Mrs Nerwande said the miners have experienced persistent shortages of critical and imported inputs, due to the continued effect of limited foreign currency, low retention levels and the high effective exchange rate used by some suppliers.
She said the mining industry welcomed the removal of the exports liquidation period and applauded the Government for introducing the incentive scheme on incremental exports, which is expected to boost production.
But she noted that gold miners have experienced delays in the settlement period for deliveries to Fidelity Printers and Refiners, which for some producers lasted up to eight weeks, crippling their ability to import critical supplies.
The coal sector was also badly affected by shortage of foreign currency, being predominantly a non-exporting sector. She said corrective measures should be taken urgently in order to restore viability and energy security.
With multiple payments to the Government, she said, user fees paid to local authorities had become a huge burden, which requires streamlining.
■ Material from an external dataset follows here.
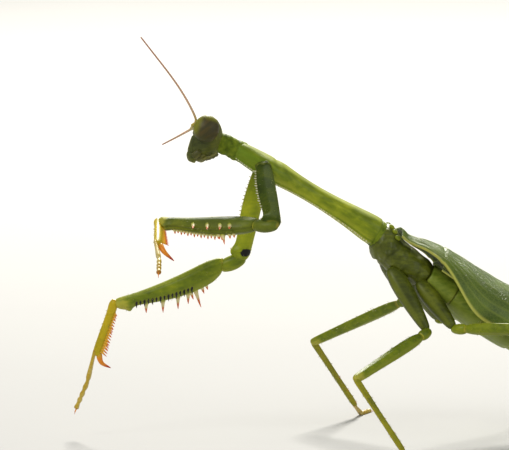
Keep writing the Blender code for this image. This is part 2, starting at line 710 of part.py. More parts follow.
def centre_on_floor():
    """Moves the model so that the origin is under the middle of its box."""
    bpy.context.view_layer.update()
    graph = bpy.context.evaluated_depsgraph_get()
    corners = []
    for obj in PARTS.objects:
        mesh = obj.evaluated_get(graph).to_mesh()
        corners += [v.co.copy() for v in mesh.vertices]
        obj.evaluated_get(graph).to_mesh_clear()
    middle = [(min(c[i] for c in corners) + max(c[i] for c in corners)) / 2 for i in (0, 1)]
    shift = Matrix.Translation((-middle[0], -middle[1], 0))
    for obj in (*PARTS.objects, *CUTTERS.objects):
        obj.data.transform(shift)


clear_scene()
PARTS = new_collection("praying_mantis")
CUTTERS = new_collection("cutters")
make_head()
make_mouth()
make_antennae()
make_trunk()
make_neck()
make_abdomen()
make_cerci()
make_wings()
for leg_side in ("l", "r"):
    make_foreleg(leg_side, FORE_JOINTS[leg_side])
    make_walking_leg("mid", leg_side, MID_JOINTS[leg_side])
    make_walking_leg("hind", leg_side, HIND_JOINTS[leg_side])
centre_on_floor()
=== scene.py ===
"""The looks of a praying mantis that stands on four legs: its plates, eyes, wings, spines and hairs.

Pieces are modelled in millimetres, upright along +Z with their back towards +Y, and then laid in
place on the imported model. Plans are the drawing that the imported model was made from.
"""

from math import cos, hypot, pi, radians, sin
from random import Random

import bpy
from mathutils import Matrix, Vector, noise


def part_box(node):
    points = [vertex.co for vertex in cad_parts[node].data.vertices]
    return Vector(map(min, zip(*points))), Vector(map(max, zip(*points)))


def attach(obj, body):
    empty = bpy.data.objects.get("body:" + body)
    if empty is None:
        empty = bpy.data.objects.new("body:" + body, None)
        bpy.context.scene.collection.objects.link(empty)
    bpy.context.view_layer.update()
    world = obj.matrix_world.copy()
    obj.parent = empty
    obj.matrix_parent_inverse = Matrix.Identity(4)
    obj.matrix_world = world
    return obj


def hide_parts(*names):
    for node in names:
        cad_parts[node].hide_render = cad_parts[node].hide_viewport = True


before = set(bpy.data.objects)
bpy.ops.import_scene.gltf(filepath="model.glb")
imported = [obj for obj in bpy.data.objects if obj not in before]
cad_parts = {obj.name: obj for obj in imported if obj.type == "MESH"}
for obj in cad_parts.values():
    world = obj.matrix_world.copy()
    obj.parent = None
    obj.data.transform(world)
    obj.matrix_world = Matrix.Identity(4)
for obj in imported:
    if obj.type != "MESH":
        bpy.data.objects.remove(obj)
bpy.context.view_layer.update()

MM = 0.001
DOWN = Vector((0, 0, -1))
SIDES = (("l", 1), ("r", -1))  # tag of each side of the body, and its way along X

# ---- where everything is, in the plans' millimetres ----
PRONOTUM_MIDDLE = Vector((0.0, 6.7945, 34.2477))  # middle of the first thorax segment's box
PRONOTUM_FRONT = Vector((0, -2.73, 40.3))
PRONOTUM_PITCH = 31.4  # degrees down towards the rear
PRONOTUM_LENGTH = 22.6
BACK_FRONT = Vector((0, 16.85, 28.3))
BACK_PITCH = (38.0, 13.0)  # degrees down towards the rear, at its start and at its end
THORAX_LENGTH = 8.5
ABDOMEN_LENGTH = 36.5
ABDOMEN_START = THORAX_LENGTH + 0.3
WING_TIP = 46.6
HEAD_CENTRE = Vector((0, -6.6, 43.0))
HEAD_TURN = {"Z": -13.0, "X": -20.0, "Y": -9.0}  # degrees
EYE_OFFSET = 2.75
EYE_RADII = (1.4, 1.73, 1.83)
ANTENNA_BASE = Vector((0.75, 1.95, -0.5))
ANTENNA_PATHS = {
    "l": ((1.0, -8.3, 44.7), (1.8, -10.9, 49.3), (2.5, -16.0, 56.0)),
    "r": ((-2.0, -8.4, 42.8), (-6.8, -9.5, 41.2), (-12.0, -10.8, 39.5)),
}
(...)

She said while power supply had stability, the quality of supply remained an issue due to regular faults.
‘We implore the Government to render support to the utility in order to build capacity for efficient service delivery" , she said. "We applauded the Government again for removing the equity threshold on diamonds and platinum for indigenisation, thereby standardising the indigenisation policy for the mining industry."
However, the outgoing CoMZ president called on the Government to gazette the relevant legislation in this regard.